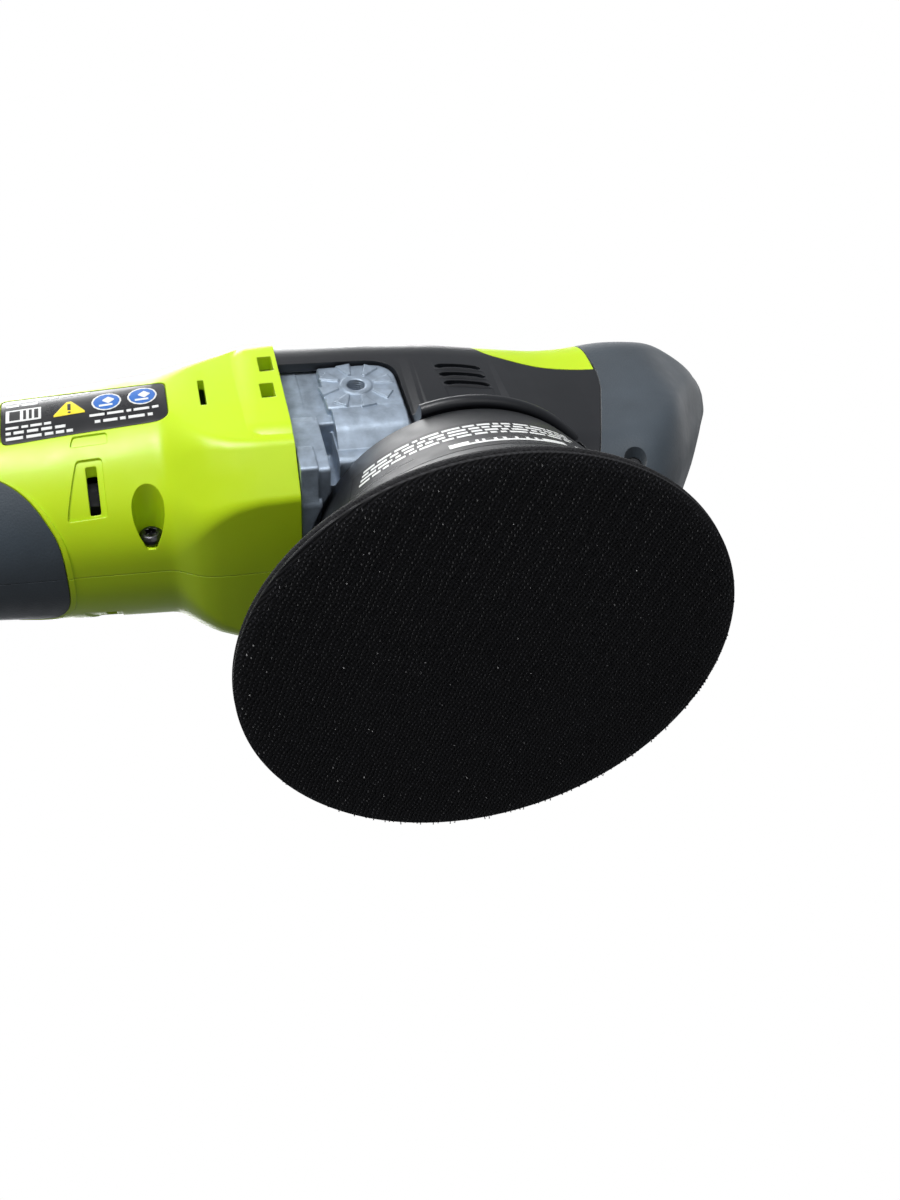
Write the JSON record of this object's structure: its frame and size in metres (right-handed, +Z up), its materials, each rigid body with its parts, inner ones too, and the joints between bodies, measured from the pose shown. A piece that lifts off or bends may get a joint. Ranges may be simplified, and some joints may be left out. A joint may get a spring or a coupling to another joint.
{
  "type": "orbital sander",
  "caption": "Cordless inline orbital sander: lime clamshell body, black angle head with a rubber nose, metal gear case, 125 mm hook pad on an eccentric spindle.",
  "frame": {"origin": "the spindle axis at the plane of the pad face", "axes": "+Z up along the spindle, away from the pad; +X towards the nose, -X along the handle to the battery"},
  "size_m": [0.4085, 0.125, 0.1285],
  "materials": {
    "lime_plastic": "satin moulded plastic, lime green",
    "black_plastic": "fine textured black moulded plastic",
    "grey_rubber": "blue-grey soft rubber overmould with a fine grain",
    "cast_aluminium": "as-cast grey aluminium",
    "steel": "turned steel",
    "black_steel": "black oxide steel",
    "bearing_steel": "ground bearing steel",
    "copper": "copper windings and segments",
    "carbon": "carbon brush",
    "magnet": "sintered magnet",
    "circuit_green": "circuit board",
    "foam": "black moulded foam",
    "hook_fabric": "black hook fastener",
    "cell_sleeve": "blue cell sleeves in a holder",
    "label_film": null
  },
  "bodies": {
    "housing": {"housing_left": "lime_plastic", "housing_right": "lime_plastic", "grip_left": "grey_rubber", "grip_right": "grey_rubber", "head_cover": "black_plastic", "nose_grip": "grey_rubber", "accent_insert": "lime_plastic", "gear_case": "cast_aluminium", "bearing_plate": "cast_aluminium", "shroud": "black_plastic", "upper_spindle_bearing": "bearing_steel", "lower_spindle_bearing": "bearing_steel", "front_motor_bearing": "bearing_steel", "rear_motor_bearing": "bearing_steel", "motor_can": "steel", "magnet_left": "magnet", "magnet_right": "magnet", "brush_carrier": "black_plastic", "brush_left": "carbon", "brush_right": "carbon", "switch_body": "black_plastic", "control_board": "circuit_green", "terminal_block": "black_plastic", "trigger_pin": "steel", "rating_label": "label_film", "trigger_spring": "steel", "lock_spring": "steel", "housing_screw_1": "black_steel", "case_screw_1": "black_steel", "housing_screw_2": "black_steel", "case_screw_2": "black_steel", "housing_screw_3": "black_steel", "case_screw_3": "black_steel", "housing_screw_4": "black_steel", "case_screw_4": "black_steel"},
    "spindle_assembly": {"spindle": "steel", "driven_gear": "steel", "counterweight_hub": "steel", "eccentric_bearing_upper": "bearing_steel", "eccentric_bearing_lower": "bearing_steel"},
    "pad_assembly": {"pad_shaft": "steel", "pad_plate": "black_plastic", "pad_foam": "foam", "hook_face": "hook_fabric"},
    "rotor": {"motor_shaft": "steel", "pinion": "steel", "armature": "copper", "commutator": "copper", "cooling_fan": "black_plastic"},
    "trigger_lever": {"trigger": "black_plastic"},
    "lock": {"lock_button": "black_plastic"},
    "dial": {"speed_dial": "black_plastic"},
    "battery": {"battery_front_shell": "black_plastic", "battery_rear_shell": "black_plastic", "cell_pack": "cell_sleeve"},
    "left_latch": {"latch_left": "lime_plastic"},
    "right_latch": {"latch_right": "lime_plastic"}
  },
  "joints": [
    {"name": "spindle_spin", "type": "hinge", "parent": "housing", "child": "spindle_assembly", "pos_m": [0, 0, 0.06], "axis": [0, 0, 1], "continuous": true},
    {"name": "pad_spin", "type": "hinge", "parent": "spindle_assembly", "child": "pad_assembly", "pos_m": [-0.004, 0, 0.02], "axis": [0, 0, 1], "continuous": true},
    {"name": "motor_spin", "type": "hinge", "parent": "housing", "child": "rotor", "pos_m": [-0.092, 0, 0.0765], "axis": [1, 0, 0], "continuous": true},
    {"name": "trigger_press", "type": "hinge", "parent": "housing", "child": "trigger_lever", "pos_m": [-0.144, 0, 0.056], "axis": [0, 1, 0], "range_deg": [0, 4.5], "stiffness_Nm_per_rad": 2, "springref_deg": -2.86, "deforming": ["trigger_spring"]},
    {"name": "lock_press", "type": "slide", "parent": "housing", "child": "lock", "axis": [0, 1, 0], "range_m": [0, 0.003], "stiffness_N_per_m": 300, "springref_m": -0.001, "deforming": ["lock_spring"]},
    {"name": "dial_turn", "type": "hinge", "parent": "housing", "child": "dial", "pos_m": [-0.205, 0, 0.0925], "axis": [0, 1, 0], "range_deg": [-135, 135]},
    {"name": "battery_slide", "type": "slide", "parent": "housing", "child": "battery", "axis": [-1, 0, 0], "range_m": [0, 0.06]},
    {"name": "latch_left_press", "type": "slide", "parent": "battery", "child": "left_latch", "axis": [0, 1, 0], "range_m": [0, 0.0025], "stiffness_N_per_m": 400, "springref_m": -0.001},
    {"name": "latch_right_press", "type": "slide", "parent": "battery", "child": "right_latch", "axis": [0, -1, 0], "range_m": [0, 0.0025], "stiffness_N_per_m": 400, "springref_m": -0.001}
  ],
  "couplings": [
    {"joint": "motor_spin", "follows": "spindle_spin", "ratio": -3}
  ]
}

^^^^

• EXERCISE AIM: Extract each line from the listing above, please, and repeat it exactly.

• TASK ANSWER:
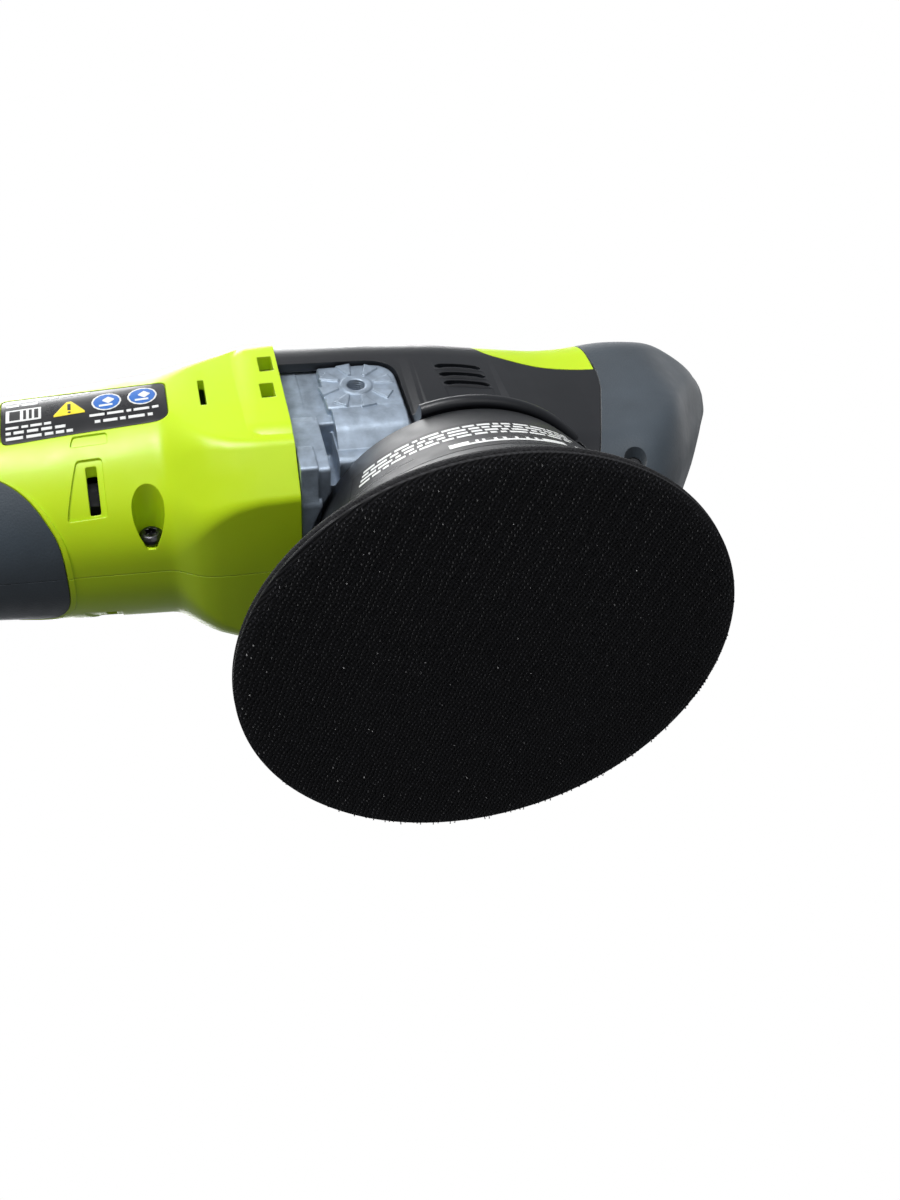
Write the JSON record of this object's structure: its frame and size in metres (right-handed, +Z up), its materials, each rigid body with its parts, inner ones too, and the joints between bodies, measured from the pose shown. A piece that lifts off or bends may get a joint. Ranges may be simplified, and some joints may be left out. A joint may get a spring or a coupling to another joint.
{
  "type": "orbital sander",
  "caption": "Cordless inline orbital sander: lime clamshell body, black angle head with a rubber nose, metal gear case, 125 mm hook pad on an eccentric spindle.",
  "frame": {"origin": "the spindle axis at the plane of the pad face", "axes": "+Z up along the spindle, away from the pad; +X towards the nose, -X along the handle to the battery"},
  "size_m": [0.4085, 0.125, 0.1285],
  "materials": {
    "lime_plastic": "satin moulded plastic, lime green",
    "black_plastic": "fine textured black moulded plastic",
    "grey_rubber": "blue-grey soft rubber overmould with a fine grain",
    "cast_aluminium": "as-cast grey aluminium",
    "steel": "turned steel",
    "black_steel": "black oxide steel",
    "bearing_steel": "ground bearing steel",
    "copper": "copper windings and segments",
    "carbon": "carbon brush",
    "magnet": "sintered magnet",
    "circuit_green": "circuit board",
    "foam": "black moulded foam",
    "hook_fabric": "black hook fastener",
    "cell_sleeve": "blue cell sleeves in a holder",
    "label_film": null
  },
  "bodies": {
    "housing": {"housing_left": "lime_plastic", "housing_right": "lime_plastic", "grip_left": "grey_rubber", "grip_right": "grey_rubber", "head_cover": "black_plastic", "nose_grip": "grey_rubber", "accent_insert": "lime_plastic", "gear_case": "cast_aluminium", "bearing_plate": "cast_aluminium", "shroud": "black_plastic", "upper_spindle_bearing": "bearing_steel", "lower_spindle_bearing": "bearing_steel", "front_motor_bearing": "bearing_steel", "rear_motor_bearing": "bearing_steel", "motor_can": "steel", "magnet_left": "magnet", "magnet_right": "magnet", "brush_carrier": "black_plastic", "brush_left": "carbon", "brush_right": "carbon", "switch_body": "black_plastic", "control_board": "circuit_green", "terminal_block": "black_plastic", "trigger_pin": "steel", "rating_label": "label_film", "trigger_spring": "steel", "lock_spring": "steel", "housing_screw_1": "black_steel", "case_screw_1": "black_steel", "housing_screw_2": "black_steel", "case_screw_2": "black_steel", "housing_screw_3": "black_steel", "case_screw_3": "black_steel", "housing_screw_4": "black_steel", "case_screw_4": "black_steel"},
    "spindle_assembly": {"spindle": "steel", "driven_gear": "steel", "counterweight_hub": "steel", "eccentric_bearing_upper": "bearing_steel", "eccentric_bearing_lower": "bearing_steel"},
    "pad_assembly": {"pad_shaft": "steel", "pad_plate": "black_plastic", "pad_foam": "foam", "hook_face": "hook_fabric"},
    "rotor": {"motor_shaft": "steel", "pinion": "steel", "armature": "copper", "commutator": "copper", "cooling_fan": "black_plastic"},
    "trigger_lever": {"trigger": "black_plastic"},
    "lock": {"lock_button": "black_plastic"},
    "dial": {"speed_dial": "black_plastic"},
    "battery": {"battery_front_shell": "black_plastic", "battery_rear_shell": "black_plastic", "cell_pack": "cell_sleeve"},
    "left_latch": {"latch_left": "lime_plastic"},
    "right_latch": {"latch_right": "lime_plastic"}
  },
  "joints": [
    {"name": "spindle_spin", "type": "hinge", "parent": "housing", "child": "spindle_assembly", "pos_m": [0, 0, 0.06], "axis": [0, 0, 1], "continuous": true},
    {"name": "pad_spin", "type": "hinge", "parent": "spindle_assembly", "child": "pad_assembly", "pos_m": [-0.004, 0, 0.02], "axis": [0, 0, 1], "continuous": true},
    {"name": "motor_spin", "type": "hinge", "parent": "housing", "child": "rotor", "pos_m": [-0.092, 0, 0.0765], "axis": [1, 0, 0], "continuous": true},
    {"name": "trigger_press", "type": "hinge", "parent": "housing", "child": "trigger_lever", "pos_m": [-0.144, 0, 0.056], "axis": [0, 1, 0], "range_deg": [0, 4.5], "stiffness_Nm_per_rad": 2, "springref_deg": -2.86, "deforming": ["trigger_spring"]},
    {"name": "lock_press", "type": "slide", "parent": "housing", "child": "lock", "axis": [0, 1, 0], "range_m": [0, 0.003], "stiffness_N_per_m": 300, "springref_m": -0.001, "deforming": ["lock_spring"]},
    {"name": "dial_turn", "type": "hinge", "parent": "housing", "child": "dial", "pos_m": [-0.205, 0, 0.0925], "axis": [0, 1, 0], "range_deg": [-135, 135]},
    {"name": "battery_slide", "type": "slide", "parent": "housing", "child": "battery", "axis": [-1, 0, 0], "range_m": [0, 0.06]},
    {"name": "latch_left_press", "type": "slide", "parent": "battery", "child": "left_latch", "axis": [0, 1, 0], "range_m": [0, 0.0025], "stiffness_N_per_m": 400, "springref_m": -0.001},
    {"name": "latch_right_press", "type": "slide", "parent": "battery", "child": "right_latch", "axis": [0, -1, 0], "range_m": [0, 0.0025], "stiffness_N_per_m": 400, "springref_m": -0.001}
  ],
  "couplings": [
    {"joint": "motor_spin", "follows": "spindle_spin", "ratio": -3}
  ]
}